Information provided =>
+ + + + +

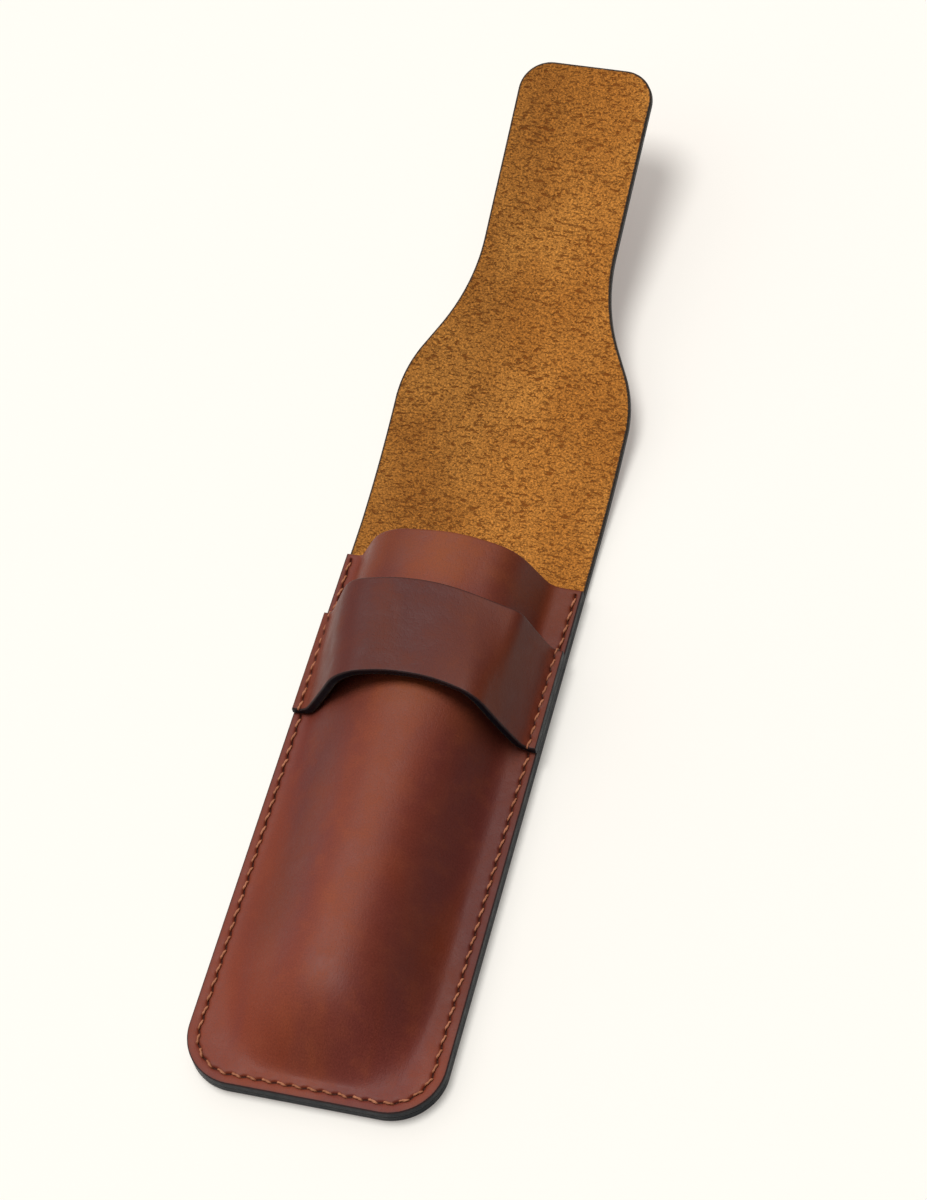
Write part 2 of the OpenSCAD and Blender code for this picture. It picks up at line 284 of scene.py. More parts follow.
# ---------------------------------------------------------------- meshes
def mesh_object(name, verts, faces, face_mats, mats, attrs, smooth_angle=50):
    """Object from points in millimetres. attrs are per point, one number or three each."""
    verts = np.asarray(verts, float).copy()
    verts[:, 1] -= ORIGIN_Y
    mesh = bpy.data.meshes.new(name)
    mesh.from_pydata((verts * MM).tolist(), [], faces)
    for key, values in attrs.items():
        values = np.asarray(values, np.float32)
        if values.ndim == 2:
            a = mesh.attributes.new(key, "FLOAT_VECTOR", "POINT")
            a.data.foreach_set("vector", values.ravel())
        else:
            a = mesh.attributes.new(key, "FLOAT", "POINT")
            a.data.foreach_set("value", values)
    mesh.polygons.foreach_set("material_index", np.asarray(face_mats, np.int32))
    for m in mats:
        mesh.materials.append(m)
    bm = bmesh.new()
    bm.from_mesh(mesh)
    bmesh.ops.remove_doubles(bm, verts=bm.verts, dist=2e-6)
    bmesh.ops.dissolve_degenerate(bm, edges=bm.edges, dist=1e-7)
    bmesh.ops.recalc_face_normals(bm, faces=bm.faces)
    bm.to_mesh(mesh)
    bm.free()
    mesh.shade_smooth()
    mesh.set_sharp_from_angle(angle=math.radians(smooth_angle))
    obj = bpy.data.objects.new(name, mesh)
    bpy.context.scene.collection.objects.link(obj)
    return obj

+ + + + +

Aim of the task => Output the full listing without altering anything.

The completed task =>
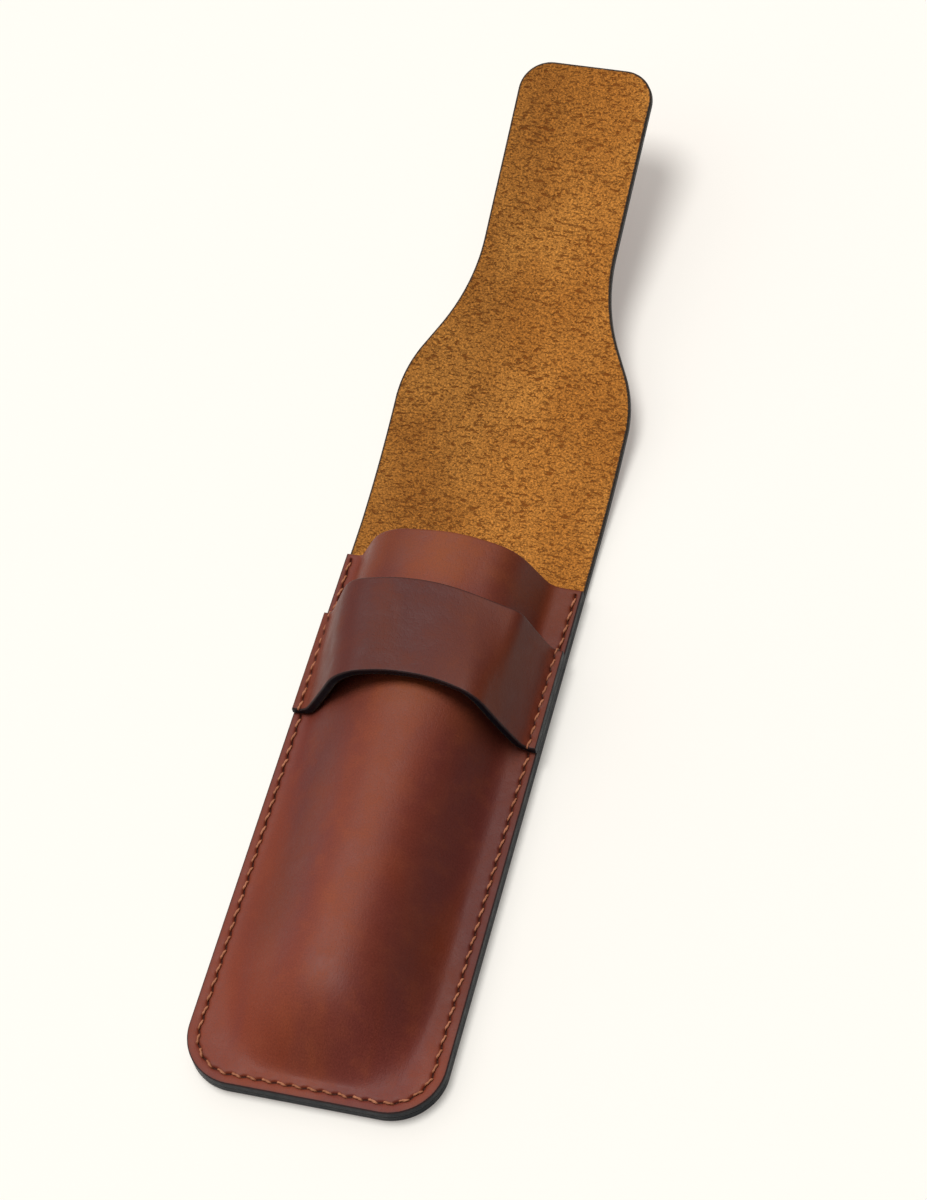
Write part 2 of the OpenSCAD and Blender code for this picture. It picks up at line 284 of scene.py. More parts follow.
# ---------------------------------------------------------------- meshes
def mesh_object(name, verts, faces, face_mats, mats, attrs, smooth_angle=50):
    """Object from points in millimetres. attrs are per point, one number or three each."""
    verts = np.asarray(verts, float).copy()
    verts[:, 1] -= ORIGIN_Y
    mesh = bpy.data.meshes.new(name)
    mesh.from_pydata((verts * MM).tolist(), [], faces)
    for key, values in attrs.items():
        values = np.asarray(values, np.float32)
        if values.ndim == 2:
            a = mesh.attributes.new(key, "FLOAT_VECTOR", "POINT")
            a.data.foreach_set("vector", values.ravel())
        else:
            a = mesh.attributes.new(key, "FLOAT", "POINT")
            a.data.foreach_set("value", values)
    mesh.polygons.foreach_set("material_index", np.asarray(face_mats, np.int32))
    for m in mats:
        mesh.materials.append(m)
    bm = bmesh.new()
    bm.from_mesh(mesh)
    bmesh.ops.remove_doubles(bm, verts=bm.verts, dist=2e-6)
    bmesh.ops.dissolve_degenerate(bm, edges=bm.edges, dist=1e-7)
    bmesh.ops.recalc_face_normals(bm, faces=bm.faces)
    bm.to_mesh(mesh)
    bm.free()
    mesh.shade_smooth()
    mesh.set_sharp_from_angle(angle=math.radians(smooth_angle))
    obj = bpy.data.objects.new(name, mesh)
    bpy.context.scene.collection.objects.link(obj)
    return obj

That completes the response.